■ Exercise details: Your task is to return, exactly, the run of lines starting at the line holding "pot_body();" and ending at the line holding "bpy.data.objects.remove(obj)", both ends included and no other lines.

■ Dataset section:

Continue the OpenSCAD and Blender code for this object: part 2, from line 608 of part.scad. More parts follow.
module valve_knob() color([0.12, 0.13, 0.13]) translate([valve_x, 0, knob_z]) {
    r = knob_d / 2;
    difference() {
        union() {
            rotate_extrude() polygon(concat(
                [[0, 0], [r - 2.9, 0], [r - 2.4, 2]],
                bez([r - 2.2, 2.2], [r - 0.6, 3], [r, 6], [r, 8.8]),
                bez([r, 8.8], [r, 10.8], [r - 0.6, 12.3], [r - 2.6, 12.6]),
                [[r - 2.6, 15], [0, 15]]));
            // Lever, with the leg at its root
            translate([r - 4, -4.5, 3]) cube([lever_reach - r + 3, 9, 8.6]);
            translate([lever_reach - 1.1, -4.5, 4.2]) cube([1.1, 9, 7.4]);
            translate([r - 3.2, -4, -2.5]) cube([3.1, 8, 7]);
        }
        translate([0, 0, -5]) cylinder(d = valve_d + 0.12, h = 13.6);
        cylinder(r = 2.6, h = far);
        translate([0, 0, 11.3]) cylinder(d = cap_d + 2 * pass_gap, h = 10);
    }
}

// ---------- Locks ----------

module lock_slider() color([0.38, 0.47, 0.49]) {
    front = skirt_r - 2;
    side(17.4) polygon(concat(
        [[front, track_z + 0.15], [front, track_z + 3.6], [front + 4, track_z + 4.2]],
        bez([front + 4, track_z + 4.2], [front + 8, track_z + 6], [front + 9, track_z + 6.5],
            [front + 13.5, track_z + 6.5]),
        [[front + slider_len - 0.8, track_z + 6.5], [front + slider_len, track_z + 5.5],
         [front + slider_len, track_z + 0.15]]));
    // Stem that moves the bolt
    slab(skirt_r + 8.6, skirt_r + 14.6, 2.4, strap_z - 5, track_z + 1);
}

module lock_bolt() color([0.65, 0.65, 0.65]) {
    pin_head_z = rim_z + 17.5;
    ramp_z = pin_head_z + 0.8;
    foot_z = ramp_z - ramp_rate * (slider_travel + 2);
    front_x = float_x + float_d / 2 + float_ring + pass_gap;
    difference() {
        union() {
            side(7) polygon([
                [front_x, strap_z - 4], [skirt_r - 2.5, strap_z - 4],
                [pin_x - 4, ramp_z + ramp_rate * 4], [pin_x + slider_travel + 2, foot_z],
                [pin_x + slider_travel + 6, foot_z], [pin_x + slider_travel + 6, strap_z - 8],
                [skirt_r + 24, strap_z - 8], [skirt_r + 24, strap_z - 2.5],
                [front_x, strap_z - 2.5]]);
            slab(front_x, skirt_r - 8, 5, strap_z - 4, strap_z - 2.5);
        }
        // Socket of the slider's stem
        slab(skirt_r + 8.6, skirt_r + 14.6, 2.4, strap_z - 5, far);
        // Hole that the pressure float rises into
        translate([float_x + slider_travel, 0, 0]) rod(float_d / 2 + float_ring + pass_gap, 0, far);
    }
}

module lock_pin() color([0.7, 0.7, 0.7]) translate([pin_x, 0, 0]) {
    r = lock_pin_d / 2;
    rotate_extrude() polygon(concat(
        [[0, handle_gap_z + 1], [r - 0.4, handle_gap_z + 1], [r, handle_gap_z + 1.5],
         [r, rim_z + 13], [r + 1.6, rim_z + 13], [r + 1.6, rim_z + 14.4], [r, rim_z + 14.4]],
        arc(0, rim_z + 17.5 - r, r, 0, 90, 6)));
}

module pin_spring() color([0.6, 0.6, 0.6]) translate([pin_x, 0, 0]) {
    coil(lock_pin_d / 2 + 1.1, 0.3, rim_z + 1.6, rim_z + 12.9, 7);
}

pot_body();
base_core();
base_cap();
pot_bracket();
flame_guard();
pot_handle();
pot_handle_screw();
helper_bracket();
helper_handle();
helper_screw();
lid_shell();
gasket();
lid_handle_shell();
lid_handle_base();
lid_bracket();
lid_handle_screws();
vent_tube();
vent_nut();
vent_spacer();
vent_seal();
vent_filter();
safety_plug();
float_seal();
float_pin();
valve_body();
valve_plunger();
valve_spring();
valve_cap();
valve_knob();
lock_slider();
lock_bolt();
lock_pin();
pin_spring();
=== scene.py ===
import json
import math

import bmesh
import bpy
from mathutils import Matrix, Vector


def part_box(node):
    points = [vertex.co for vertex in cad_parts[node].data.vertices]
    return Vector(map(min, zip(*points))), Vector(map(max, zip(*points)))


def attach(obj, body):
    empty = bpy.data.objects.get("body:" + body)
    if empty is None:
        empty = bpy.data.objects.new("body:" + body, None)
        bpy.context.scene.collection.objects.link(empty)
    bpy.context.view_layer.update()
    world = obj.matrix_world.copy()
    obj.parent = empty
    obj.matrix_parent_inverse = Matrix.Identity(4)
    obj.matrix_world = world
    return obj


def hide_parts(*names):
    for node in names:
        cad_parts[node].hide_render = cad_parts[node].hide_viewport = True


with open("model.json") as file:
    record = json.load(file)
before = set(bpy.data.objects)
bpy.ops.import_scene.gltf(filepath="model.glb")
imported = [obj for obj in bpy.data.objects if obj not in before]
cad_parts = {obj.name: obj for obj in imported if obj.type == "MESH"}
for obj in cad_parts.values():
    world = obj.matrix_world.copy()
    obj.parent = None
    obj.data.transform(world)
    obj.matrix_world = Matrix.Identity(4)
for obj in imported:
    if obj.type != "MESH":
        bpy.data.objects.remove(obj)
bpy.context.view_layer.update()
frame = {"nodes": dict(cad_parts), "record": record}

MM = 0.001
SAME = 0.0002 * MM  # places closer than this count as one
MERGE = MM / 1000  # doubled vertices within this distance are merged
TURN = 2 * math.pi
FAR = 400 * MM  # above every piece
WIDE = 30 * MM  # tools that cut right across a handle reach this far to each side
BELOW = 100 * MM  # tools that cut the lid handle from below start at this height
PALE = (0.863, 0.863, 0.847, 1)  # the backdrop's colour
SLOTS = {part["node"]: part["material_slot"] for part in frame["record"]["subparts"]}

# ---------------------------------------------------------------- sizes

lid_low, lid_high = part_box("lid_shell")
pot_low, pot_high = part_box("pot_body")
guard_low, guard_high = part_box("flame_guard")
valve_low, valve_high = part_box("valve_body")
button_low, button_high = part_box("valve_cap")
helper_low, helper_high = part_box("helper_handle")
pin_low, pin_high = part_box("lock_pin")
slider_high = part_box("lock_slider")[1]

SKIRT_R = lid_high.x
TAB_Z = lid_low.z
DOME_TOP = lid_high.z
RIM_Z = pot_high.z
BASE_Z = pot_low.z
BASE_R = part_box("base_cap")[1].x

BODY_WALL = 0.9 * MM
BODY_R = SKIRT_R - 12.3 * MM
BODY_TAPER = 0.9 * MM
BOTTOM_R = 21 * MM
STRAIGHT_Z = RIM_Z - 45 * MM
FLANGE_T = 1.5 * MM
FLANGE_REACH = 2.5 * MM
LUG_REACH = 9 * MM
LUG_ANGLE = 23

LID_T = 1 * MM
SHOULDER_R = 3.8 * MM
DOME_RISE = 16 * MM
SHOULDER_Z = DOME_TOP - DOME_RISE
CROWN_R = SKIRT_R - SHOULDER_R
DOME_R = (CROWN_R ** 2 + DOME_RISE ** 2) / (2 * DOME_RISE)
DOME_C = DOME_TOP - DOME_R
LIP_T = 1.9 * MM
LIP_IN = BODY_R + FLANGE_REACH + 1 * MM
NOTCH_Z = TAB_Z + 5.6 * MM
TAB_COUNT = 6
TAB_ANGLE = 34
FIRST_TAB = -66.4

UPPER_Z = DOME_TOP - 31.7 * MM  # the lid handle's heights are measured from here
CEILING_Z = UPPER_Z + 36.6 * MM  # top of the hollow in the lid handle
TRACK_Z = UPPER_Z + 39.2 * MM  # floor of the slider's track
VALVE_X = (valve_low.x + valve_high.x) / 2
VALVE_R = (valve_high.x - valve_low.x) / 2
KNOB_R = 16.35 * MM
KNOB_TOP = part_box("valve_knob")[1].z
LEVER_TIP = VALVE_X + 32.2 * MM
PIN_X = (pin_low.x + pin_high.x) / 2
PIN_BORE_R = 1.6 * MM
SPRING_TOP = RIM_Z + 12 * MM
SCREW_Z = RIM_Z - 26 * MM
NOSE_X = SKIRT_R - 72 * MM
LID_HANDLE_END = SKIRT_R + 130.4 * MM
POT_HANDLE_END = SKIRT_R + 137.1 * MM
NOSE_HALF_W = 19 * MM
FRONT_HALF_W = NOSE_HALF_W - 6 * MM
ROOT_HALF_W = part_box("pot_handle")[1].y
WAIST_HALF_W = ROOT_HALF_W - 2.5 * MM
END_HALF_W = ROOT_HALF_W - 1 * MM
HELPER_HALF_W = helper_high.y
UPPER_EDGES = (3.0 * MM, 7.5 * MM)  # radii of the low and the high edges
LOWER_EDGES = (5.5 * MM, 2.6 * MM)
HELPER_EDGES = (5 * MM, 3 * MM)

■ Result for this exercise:
pot_body();
base_core();
base_cap();
pot_bracket();
flame_guard();
pot_handle();
pot_handle_screw();
helper_bracket();
helper_handle();
helper_screw();
lid_shell();
gasket();
lid_handle_shell();
lid_handle_base();
lid_bracket();
lid_handle_screws();
vent_tube();
vent_nut();
vent_spacer();
vent_seal();
vent_filter();
safety_plug();
float_seal();
float_pin();
valve_body();
valve_plunger();
valve_spring();
valve_cap();
valve_knob();
lock_slider();
lock_bolt();
lock_pin();
pin_spring();
=== scene.py ===
import json
import math

import bmesh
import bpy
from mathutils import Matrix, Vector


def part_box(node):
    points = [vertex.co for vertex in cad_parts[node].data.vertices]
    return Vector(map(min, zip(*points))), Vector(map(max, zip(*points)))


def attach(obj, body):
    empty = bpy.data.objects.get("body:" + body)
    if empty is None:
        empty = bpy.data.objects.new("body:" + body, None)
        bpy.context.scene.collection.objects.link(empty)
    bpy.context.view_layer.update()
    world = obj.matrix_world.copy()
    obj.parent = empty
    obj.matrix_parent_inverse = Matrix.Identity(4)
    obj.matrix_world = world
    return obj


def hide_parts(*names):
    for node in names:
        cad_parts[node].hide_render = cad_parts[node].hide_viewport = True


with open("model.json") as file:
    record = json.load(file)
before = set(bpy.data.objects)
bpy.ops.import_scene.gltf(filepath="model.glb")
imported = [obj for obj in bpy.data.objects if obj not in before]
cad_parts = {obj.name: obj for obj in imported if obj.type == "MESH"}
for obj in cad_parts.values():
    world = obj.matrix_world.copy()
    obj.parent = None
    obj.data.transform(world)
    obj.matrix_world = Matrix.Identity(4)
for obj in imported:
    if obj.type != "MESH":
        bpy.data.objects.remove(obj)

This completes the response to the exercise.